A proposal to add 28 new homes at Stonebridge Golf...

A proposal to add 28 new homes at Stonebridge Golf Links and Country Club in Hauppauge is before Smithtown's planning board, which would have to roll back restrictions to allow the project. Credit: James Carbone

The owners of a Hauppauge golf course want Smithtown officials to roll back decades-old building restrictions so they can build 28 homes and a clubhouse on the 134-acre property — a plan that faces stiff community opposition.

The proposal from Stonebridge Golf Links and Country Club LLC would include the construction of a driving range, the modification of an 18-hole golf course into two 9-hole courses and other site improvements.

The proposed 8,000-square-foot clubhouse would have a grill room and pro shop for golf club members on the first floor and an exercise room, card room, locker rooms and meeting space for residents of the 28 homes on the second floor, records show.

However, there are covenants on the property dating back to 1999, which the town’s planning board approved for Hauppauge Country Club Associates, described in the plans as Stonebridge's “predecessor-in-interest.”

Back then, the covenants allowed for the 105 homes, 18-hole golf course and clubhouse that are on the property now. They prohibit more than 105 homes from being built and restrict the golf club’s membership to 250 members.

The restrictions also state that if the golf facility ever closed, any application to subdivide the property would be limited to 30 homes — with at least 90 acres of the property preserved as open space.

In addition to newly-proposed construction, the applicants are asking to replace the open space clause with a condition that would allow for the continued use of the golf course. The applicants' attorney, David Altman, declined to comment Tuesday.

More than 60 people attended a March planning board public hearing on the project at Smithtown Senior Center, with several speaking against the proposed development. Town officials had to turn away members of the public after the meeting room reached capacity.

Those in opposition included Suffolk County Legis. Rob Trotta (R-Northport) and Leslie Kennedy (R-Nesconset), with both expressing concerns related to the project’s potential effects on Blydenburgh Park and the Nissequogue River due to the location's proximity to both.

Sue Stavrakos, 63, also spoke against the plan at the hearing. Two years ago, she and her husband, Chris Stavrakos, 66, moved into one of the single-family homes at Stonebridge Estates, the residential golf course community.

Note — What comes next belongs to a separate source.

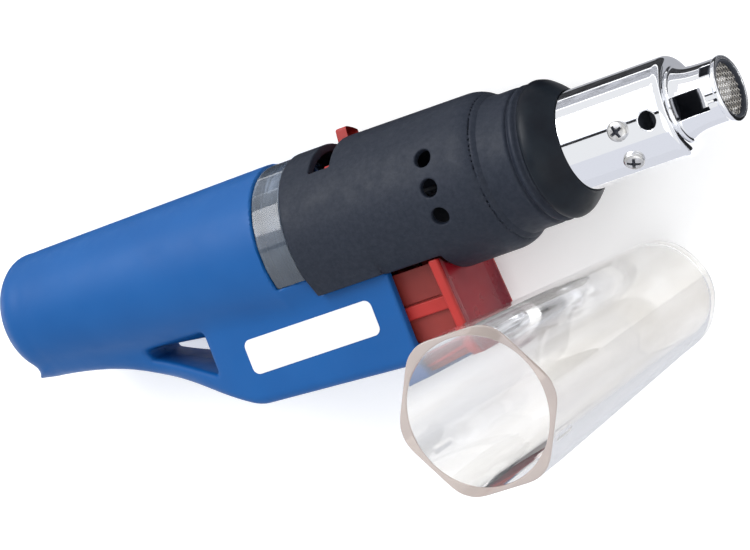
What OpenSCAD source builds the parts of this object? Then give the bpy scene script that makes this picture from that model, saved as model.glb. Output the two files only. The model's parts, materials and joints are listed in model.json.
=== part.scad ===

The couple said in an interview Wednesday they are worried adding new homes and modifying the golf course would damage river water quality and create more traffic and safety issues.

“If I had known they were planning this, I would have never moved here,” said Sue Stavrakos, who serves as secretary for Stonebridge Estates Homeowners Association, which represents the community's 105 homeowners.

“We’re not asking for anything more than what was originally agreed on in 1999, but we are certainly not asking for less. We want it status quo,” she added.

Planning board officials said they'll decide whether or not the proposal is accepted — not the town board — since the planning board placed the covenants. Town officials said Thursday they couldn't estimate the timing of the board's decision.